* [DATA PROVIDED]:
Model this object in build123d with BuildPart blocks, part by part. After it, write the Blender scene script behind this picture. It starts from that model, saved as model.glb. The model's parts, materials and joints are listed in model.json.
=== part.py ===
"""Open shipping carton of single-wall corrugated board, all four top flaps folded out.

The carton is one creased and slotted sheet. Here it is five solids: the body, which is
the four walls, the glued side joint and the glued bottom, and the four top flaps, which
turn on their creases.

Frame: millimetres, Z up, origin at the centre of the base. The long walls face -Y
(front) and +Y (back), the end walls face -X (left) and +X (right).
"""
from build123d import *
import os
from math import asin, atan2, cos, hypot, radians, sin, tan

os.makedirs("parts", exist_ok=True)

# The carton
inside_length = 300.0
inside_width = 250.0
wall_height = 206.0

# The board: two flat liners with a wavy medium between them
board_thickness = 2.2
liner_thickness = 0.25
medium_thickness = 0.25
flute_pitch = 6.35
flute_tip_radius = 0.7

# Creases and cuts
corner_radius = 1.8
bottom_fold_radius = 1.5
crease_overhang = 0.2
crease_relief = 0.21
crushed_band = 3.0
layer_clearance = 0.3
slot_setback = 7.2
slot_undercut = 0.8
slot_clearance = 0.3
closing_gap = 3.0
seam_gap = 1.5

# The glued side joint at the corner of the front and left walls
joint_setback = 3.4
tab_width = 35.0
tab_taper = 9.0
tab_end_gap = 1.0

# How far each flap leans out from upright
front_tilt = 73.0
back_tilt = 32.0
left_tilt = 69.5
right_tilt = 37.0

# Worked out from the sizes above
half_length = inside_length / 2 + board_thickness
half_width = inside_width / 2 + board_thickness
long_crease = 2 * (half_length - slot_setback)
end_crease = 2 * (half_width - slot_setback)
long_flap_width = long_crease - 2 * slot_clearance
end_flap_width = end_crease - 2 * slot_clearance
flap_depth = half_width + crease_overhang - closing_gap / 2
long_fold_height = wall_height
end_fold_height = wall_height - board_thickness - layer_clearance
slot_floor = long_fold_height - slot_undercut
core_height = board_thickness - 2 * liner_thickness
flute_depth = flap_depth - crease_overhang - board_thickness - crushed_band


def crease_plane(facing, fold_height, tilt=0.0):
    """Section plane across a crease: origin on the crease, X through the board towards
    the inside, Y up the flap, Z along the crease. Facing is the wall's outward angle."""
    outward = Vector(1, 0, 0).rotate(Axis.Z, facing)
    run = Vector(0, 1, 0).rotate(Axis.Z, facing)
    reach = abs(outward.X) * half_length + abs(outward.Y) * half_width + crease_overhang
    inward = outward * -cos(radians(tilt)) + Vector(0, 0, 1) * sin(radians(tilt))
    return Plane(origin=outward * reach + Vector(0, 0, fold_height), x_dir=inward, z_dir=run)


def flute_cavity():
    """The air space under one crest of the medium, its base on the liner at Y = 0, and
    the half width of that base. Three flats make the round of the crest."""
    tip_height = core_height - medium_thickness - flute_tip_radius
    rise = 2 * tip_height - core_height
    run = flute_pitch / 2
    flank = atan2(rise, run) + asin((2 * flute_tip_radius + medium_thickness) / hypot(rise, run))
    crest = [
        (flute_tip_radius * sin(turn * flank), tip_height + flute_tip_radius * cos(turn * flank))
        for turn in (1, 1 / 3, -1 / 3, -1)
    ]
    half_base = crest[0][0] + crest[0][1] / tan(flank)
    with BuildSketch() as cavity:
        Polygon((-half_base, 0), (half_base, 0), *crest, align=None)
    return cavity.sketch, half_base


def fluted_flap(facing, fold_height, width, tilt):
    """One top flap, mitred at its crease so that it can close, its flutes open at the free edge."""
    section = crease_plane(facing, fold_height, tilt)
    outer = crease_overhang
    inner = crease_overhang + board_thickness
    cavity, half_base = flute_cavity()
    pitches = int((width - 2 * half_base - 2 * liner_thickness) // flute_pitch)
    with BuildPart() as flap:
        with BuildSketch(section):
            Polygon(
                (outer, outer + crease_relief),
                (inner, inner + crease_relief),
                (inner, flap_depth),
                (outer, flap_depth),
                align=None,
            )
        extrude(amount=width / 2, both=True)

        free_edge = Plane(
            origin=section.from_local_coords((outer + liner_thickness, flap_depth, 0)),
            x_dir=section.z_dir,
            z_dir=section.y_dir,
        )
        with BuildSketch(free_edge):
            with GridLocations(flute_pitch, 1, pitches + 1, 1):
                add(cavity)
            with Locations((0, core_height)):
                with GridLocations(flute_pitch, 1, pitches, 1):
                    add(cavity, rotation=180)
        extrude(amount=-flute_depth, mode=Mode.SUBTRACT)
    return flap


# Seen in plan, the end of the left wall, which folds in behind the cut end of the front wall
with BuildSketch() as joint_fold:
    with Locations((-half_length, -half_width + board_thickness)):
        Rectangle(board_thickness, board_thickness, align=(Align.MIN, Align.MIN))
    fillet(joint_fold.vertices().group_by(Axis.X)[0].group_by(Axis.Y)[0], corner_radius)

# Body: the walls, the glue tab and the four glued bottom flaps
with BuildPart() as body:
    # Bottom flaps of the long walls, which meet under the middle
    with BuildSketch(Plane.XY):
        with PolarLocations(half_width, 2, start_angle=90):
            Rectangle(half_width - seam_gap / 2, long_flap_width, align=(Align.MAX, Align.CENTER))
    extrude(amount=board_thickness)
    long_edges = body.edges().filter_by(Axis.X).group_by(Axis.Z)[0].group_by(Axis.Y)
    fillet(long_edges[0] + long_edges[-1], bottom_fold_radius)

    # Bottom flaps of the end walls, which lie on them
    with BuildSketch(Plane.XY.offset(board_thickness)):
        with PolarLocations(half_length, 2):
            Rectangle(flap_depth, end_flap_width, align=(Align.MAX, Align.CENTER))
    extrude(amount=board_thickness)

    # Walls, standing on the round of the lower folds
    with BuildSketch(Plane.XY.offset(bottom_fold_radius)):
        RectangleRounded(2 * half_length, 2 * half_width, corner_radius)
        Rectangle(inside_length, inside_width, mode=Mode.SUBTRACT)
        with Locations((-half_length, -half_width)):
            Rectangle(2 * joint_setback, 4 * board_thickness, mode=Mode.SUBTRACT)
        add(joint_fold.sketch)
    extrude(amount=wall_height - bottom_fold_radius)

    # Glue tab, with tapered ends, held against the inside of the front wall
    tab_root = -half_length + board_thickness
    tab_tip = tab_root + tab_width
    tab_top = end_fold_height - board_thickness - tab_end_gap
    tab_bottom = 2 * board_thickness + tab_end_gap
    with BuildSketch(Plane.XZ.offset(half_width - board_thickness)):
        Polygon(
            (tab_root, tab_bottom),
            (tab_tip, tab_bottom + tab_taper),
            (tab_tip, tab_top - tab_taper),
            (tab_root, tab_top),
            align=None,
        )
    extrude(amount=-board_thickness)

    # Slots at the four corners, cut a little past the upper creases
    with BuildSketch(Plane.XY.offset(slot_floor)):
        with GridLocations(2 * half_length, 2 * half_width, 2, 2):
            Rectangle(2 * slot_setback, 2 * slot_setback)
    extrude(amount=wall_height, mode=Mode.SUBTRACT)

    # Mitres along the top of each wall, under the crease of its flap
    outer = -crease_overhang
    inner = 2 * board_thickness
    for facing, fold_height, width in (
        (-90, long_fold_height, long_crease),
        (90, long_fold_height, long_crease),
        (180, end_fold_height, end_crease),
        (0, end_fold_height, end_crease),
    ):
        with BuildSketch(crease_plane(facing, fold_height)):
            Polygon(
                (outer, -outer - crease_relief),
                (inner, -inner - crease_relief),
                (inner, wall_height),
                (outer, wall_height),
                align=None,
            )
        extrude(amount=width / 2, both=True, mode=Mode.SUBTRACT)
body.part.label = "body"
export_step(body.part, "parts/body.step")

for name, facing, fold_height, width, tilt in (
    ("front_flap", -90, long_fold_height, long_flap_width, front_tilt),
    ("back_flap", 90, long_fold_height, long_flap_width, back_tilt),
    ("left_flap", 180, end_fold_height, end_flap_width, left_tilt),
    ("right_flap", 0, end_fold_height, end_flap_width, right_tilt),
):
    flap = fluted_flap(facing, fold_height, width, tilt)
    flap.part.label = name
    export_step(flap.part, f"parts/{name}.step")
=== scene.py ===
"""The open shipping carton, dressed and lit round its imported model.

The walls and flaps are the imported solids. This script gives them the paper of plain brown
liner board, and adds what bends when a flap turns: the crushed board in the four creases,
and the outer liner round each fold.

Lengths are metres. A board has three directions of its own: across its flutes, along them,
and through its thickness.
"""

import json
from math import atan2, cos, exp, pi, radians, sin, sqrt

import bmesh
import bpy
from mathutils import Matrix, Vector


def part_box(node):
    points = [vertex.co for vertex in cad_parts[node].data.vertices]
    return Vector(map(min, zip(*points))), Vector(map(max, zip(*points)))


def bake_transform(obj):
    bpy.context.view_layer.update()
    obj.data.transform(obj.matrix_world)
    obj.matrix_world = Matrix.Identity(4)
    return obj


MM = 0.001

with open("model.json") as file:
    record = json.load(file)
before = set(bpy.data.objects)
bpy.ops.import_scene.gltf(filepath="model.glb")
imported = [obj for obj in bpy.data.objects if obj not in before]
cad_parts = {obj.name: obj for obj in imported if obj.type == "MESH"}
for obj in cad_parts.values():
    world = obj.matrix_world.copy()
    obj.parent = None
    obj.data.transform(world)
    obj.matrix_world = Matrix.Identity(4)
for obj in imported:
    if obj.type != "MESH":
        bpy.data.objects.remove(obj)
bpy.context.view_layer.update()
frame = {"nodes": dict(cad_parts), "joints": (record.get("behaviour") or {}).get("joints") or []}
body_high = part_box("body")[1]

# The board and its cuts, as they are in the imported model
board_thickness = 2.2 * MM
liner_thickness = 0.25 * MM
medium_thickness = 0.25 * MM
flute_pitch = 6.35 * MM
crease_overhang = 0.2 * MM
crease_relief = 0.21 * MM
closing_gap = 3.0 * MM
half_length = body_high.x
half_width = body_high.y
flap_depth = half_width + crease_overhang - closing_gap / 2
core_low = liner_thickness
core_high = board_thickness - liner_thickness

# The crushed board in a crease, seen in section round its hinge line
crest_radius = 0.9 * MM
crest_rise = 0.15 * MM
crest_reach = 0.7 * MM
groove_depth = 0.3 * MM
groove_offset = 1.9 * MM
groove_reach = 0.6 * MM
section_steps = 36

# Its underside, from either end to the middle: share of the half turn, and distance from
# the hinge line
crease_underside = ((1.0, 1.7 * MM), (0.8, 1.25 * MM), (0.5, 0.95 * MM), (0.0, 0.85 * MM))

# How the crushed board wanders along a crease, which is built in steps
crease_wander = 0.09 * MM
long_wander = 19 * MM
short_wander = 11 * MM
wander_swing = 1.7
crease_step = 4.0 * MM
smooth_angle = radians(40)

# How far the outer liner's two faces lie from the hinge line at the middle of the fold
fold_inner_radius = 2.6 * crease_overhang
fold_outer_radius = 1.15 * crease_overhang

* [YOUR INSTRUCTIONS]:
Only the lines from the one with "for name, facing, fold_height, width, tilt" to the one with "and the outer liner round each fold." are wanted; extract them exactly, both ends included.

* [CORRECT ANSWER]:
for name, facing, fold_height, width, tilt in (
    ("front_flap", -90, long_fold_height, long_flap_width, front_tilt),
    ("back_flap", 90, long_fold_height, long_flap_width, back_tilt),
    ("left_flap", 180, end_fold_height, end_flap_width, left_tilt),
    ("right_flap", 0, end_fold_height, end_flap_width, right_tilt),
):
    flap = fluted_flap(facing, fold_height, width, tilt)
    flap.part.label = name
    export_step(flap.part, f"parts/{name}.step")
=== scene.py ===
"""The open shipping carton, dressed and lit round its imported model.

The walls and flaps are the imported solids. This script gives them the paper of plain brown
liner board, and adds what bends when a flap turns: the crushed board in the four creases,
and the outer liner round each fold.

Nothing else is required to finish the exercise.